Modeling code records
◆ ◆ ◆ ◆ ◆ ◆ ◆
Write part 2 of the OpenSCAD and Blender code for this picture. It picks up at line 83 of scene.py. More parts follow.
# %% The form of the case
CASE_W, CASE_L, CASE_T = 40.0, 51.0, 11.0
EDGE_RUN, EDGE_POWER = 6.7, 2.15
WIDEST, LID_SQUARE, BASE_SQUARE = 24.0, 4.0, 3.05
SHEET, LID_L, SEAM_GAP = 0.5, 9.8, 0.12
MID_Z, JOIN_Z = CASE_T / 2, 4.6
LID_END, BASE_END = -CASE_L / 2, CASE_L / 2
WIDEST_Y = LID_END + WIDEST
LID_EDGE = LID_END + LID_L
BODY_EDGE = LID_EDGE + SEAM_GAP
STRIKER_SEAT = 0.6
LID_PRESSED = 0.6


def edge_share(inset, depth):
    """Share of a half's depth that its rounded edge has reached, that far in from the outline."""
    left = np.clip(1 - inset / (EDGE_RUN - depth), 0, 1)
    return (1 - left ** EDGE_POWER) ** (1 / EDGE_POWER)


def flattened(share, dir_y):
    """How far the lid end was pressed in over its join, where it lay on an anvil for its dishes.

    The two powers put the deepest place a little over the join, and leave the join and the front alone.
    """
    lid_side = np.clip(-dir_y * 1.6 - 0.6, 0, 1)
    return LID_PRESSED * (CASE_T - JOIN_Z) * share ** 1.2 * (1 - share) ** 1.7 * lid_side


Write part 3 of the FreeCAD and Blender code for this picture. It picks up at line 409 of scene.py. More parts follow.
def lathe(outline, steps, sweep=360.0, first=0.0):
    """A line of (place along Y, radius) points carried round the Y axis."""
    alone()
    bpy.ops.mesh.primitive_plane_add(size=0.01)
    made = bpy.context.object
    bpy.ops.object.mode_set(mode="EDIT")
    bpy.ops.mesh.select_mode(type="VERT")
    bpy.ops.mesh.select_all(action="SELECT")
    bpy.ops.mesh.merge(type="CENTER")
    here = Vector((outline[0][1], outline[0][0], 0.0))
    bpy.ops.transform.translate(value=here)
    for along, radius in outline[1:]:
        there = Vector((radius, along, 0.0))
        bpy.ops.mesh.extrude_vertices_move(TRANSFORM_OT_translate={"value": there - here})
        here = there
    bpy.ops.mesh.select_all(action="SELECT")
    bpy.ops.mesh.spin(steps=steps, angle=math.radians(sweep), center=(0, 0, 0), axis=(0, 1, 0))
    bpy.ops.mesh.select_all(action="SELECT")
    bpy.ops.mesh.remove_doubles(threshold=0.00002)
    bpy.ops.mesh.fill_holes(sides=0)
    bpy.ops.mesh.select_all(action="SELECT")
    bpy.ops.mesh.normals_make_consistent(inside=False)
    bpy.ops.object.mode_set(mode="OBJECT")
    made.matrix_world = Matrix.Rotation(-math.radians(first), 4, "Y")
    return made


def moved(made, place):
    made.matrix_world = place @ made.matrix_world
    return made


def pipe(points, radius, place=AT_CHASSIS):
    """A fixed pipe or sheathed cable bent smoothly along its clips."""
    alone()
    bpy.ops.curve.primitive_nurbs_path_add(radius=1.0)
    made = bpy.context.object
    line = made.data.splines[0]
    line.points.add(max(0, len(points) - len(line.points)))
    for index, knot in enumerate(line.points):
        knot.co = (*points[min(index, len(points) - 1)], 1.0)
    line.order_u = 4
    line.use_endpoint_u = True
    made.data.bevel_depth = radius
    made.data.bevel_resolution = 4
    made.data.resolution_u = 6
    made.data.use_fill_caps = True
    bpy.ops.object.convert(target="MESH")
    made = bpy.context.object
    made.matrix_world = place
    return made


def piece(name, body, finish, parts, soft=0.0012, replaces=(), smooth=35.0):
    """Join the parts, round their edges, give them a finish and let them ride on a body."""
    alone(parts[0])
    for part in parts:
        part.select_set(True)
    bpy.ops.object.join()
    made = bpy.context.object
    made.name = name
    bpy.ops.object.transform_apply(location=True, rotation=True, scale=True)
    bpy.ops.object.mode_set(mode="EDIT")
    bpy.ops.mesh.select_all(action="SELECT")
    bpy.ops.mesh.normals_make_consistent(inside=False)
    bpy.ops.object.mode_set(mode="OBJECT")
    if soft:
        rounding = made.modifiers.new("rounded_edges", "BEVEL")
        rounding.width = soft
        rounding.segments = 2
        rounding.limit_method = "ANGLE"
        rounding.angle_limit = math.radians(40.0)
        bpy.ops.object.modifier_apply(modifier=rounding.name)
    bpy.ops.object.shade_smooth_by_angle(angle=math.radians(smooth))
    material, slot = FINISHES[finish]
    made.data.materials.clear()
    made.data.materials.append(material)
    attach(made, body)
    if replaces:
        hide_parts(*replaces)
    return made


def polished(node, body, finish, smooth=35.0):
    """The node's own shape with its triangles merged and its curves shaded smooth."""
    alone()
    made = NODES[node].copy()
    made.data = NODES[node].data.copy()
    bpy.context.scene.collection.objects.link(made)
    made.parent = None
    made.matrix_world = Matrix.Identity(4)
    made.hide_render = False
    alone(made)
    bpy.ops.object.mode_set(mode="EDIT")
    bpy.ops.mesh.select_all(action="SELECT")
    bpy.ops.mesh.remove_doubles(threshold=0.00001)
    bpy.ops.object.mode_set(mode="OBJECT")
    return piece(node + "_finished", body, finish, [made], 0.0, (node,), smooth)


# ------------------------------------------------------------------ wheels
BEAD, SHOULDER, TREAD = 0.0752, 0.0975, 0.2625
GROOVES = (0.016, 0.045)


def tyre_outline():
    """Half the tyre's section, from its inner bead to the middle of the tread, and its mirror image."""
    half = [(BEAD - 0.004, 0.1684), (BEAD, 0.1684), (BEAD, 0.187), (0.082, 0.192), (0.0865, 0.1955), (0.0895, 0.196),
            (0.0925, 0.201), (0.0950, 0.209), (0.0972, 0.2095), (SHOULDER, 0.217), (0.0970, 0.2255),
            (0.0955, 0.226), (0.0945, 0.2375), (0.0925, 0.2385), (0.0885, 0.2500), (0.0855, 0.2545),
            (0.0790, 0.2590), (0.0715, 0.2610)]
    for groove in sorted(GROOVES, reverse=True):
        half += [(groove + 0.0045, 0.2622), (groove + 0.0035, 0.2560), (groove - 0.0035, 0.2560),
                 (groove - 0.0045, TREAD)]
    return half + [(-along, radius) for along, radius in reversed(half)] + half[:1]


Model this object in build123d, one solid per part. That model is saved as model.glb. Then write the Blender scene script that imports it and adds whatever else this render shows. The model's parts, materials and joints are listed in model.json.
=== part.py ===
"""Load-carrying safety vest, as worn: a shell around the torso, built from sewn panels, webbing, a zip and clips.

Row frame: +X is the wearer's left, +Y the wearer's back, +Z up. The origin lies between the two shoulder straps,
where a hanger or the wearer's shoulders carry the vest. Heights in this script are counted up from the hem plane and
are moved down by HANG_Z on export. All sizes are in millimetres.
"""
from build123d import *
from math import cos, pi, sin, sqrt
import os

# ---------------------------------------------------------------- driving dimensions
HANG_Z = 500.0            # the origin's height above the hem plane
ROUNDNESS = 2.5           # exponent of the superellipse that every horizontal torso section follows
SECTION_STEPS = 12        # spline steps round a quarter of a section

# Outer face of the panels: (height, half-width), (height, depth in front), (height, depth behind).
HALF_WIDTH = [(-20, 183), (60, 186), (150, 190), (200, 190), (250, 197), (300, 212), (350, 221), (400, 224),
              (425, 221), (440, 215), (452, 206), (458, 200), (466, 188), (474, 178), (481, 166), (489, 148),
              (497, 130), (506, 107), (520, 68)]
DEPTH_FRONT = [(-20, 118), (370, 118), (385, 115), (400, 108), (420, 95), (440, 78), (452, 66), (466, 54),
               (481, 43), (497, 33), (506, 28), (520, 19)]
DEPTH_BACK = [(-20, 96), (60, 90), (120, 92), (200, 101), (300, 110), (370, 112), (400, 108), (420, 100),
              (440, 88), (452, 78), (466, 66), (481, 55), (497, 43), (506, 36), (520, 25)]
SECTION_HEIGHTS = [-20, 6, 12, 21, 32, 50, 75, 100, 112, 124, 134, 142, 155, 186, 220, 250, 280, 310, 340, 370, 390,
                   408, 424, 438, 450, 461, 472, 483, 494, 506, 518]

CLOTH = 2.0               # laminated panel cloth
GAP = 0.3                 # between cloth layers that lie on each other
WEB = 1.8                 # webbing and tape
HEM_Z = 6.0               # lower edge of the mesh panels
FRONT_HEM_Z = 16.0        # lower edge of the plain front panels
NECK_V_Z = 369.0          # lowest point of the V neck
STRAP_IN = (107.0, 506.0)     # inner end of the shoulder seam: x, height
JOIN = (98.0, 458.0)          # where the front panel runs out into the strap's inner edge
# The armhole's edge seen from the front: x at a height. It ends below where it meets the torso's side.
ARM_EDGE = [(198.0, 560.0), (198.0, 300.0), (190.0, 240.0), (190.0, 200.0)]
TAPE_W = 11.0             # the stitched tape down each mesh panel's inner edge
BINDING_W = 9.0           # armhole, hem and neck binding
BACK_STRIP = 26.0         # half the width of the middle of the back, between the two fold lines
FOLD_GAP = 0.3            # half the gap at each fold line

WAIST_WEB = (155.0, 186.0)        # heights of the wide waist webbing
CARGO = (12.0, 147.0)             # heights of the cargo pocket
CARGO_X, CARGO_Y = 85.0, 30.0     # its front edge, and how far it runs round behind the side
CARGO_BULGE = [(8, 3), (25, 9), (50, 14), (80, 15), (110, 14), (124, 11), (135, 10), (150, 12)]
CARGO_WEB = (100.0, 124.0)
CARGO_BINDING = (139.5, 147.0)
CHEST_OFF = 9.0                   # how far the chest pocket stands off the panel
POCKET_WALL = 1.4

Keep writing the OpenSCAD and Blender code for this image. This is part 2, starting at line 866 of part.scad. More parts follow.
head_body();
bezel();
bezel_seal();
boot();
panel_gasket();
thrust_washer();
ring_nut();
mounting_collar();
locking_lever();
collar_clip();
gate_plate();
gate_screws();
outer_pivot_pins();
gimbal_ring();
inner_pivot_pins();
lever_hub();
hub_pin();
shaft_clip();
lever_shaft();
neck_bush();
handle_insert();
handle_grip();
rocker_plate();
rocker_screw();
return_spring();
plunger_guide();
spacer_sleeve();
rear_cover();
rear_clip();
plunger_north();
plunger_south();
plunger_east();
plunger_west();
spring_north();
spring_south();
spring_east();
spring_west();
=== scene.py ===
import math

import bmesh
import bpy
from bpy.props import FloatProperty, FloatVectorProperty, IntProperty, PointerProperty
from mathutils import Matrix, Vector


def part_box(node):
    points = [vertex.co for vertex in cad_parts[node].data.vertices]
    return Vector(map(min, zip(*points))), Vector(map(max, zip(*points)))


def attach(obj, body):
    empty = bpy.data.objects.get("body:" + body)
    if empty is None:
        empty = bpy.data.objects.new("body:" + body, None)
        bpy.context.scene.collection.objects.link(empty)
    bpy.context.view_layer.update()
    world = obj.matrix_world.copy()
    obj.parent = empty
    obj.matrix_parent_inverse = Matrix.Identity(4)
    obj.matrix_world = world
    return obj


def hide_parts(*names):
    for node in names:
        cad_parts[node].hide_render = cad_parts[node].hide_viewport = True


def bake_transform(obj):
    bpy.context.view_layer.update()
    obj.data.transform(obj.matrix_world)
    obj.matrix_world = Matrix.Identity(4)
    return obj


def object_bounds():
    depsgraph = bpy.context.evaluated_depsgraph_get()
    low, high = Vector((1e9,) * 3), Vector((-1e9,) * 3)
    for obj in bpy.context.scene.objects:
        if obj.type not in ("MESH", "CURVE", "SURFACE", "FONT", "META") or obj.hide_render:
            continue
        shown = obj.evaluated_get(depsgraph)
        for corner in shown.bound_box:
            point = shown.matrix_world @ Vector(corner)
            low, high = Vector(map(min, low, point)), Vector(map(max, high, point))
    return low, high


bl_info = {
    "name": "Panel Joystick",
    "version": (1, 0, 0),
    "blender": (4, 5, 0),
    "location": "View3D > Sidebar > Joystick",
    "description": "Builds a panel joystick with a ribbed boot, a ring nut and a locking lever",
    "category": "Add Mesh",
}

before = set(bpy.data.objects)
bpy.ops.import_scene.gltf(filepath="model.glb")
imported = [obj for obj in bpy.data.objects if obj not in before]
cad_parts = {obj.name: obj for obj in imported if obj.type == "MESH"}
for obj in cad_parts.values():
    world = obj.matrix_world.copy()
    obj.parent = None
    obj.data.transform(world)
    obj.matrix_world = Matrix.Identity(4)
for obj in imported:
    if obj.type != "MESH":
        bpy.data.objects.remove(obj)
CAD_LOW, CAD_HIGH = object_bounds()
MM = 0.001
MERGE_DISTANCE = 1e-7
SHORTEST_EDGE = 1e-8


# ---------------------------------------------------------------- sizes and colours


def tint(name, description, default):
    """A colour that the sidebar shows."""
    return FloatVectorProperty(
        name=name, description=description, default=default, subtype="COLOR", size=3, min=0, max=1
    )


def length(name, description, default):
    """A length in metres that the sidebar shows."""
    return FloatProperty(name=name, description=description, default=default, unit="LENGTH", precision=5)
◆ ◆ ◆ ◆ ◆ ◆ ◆
- [Task directions]:
Reproduce, without alteration, solely the lines beginning at the line that includes "Keep writing the" and ending at the line that includes "if empty is", both lines included.

- [Answer to the exercise]:
Keep writing the OpenSCAD and Blender code for this image. This is part 2, starting at line 866 of part.scad. More parts follow.
head_body();
bezel();
bezel_seal();
boot();
panel_gasket();
thrust_washer();
ring_nut();
mounting_collar();
locking_lever();
collar_clip();
gate_plate();
gate_screws();
outer_pivot_pins();
gimbal_ring();
inner_pivot_pins();
lever_hub();
hub_pin();
shaft_clip();
lever_shaft();
neck_bush();
handle_insert();
handle_grip();
rocker_plate();
rocker_screw();
return_spring();
plunger_guide();
spacer_sleeve();
rear_cover();
rear_clip();
plunger_north();
plunger_south();
plunger_east();
plunger_west();
spring_north();
spring_south();
spring_east();
spring_west();
=== scene.py ===
import math

import bmesh
import bpy
from bpy.props import FloatProperty, FloatVectorProperty, IntProperty, PointerProperty
from mathutils import Matrix, Vector


def part_box(node):
    points = [vertex.co for vertex in cad_parts[node].data.vertices]
    return Vector(map(min, zip(*points))), Vector(map(max, zip(*points)))


def attach(obj, body):
    empty = bpy.data.objects.get("body:" + body)
    if empty is None:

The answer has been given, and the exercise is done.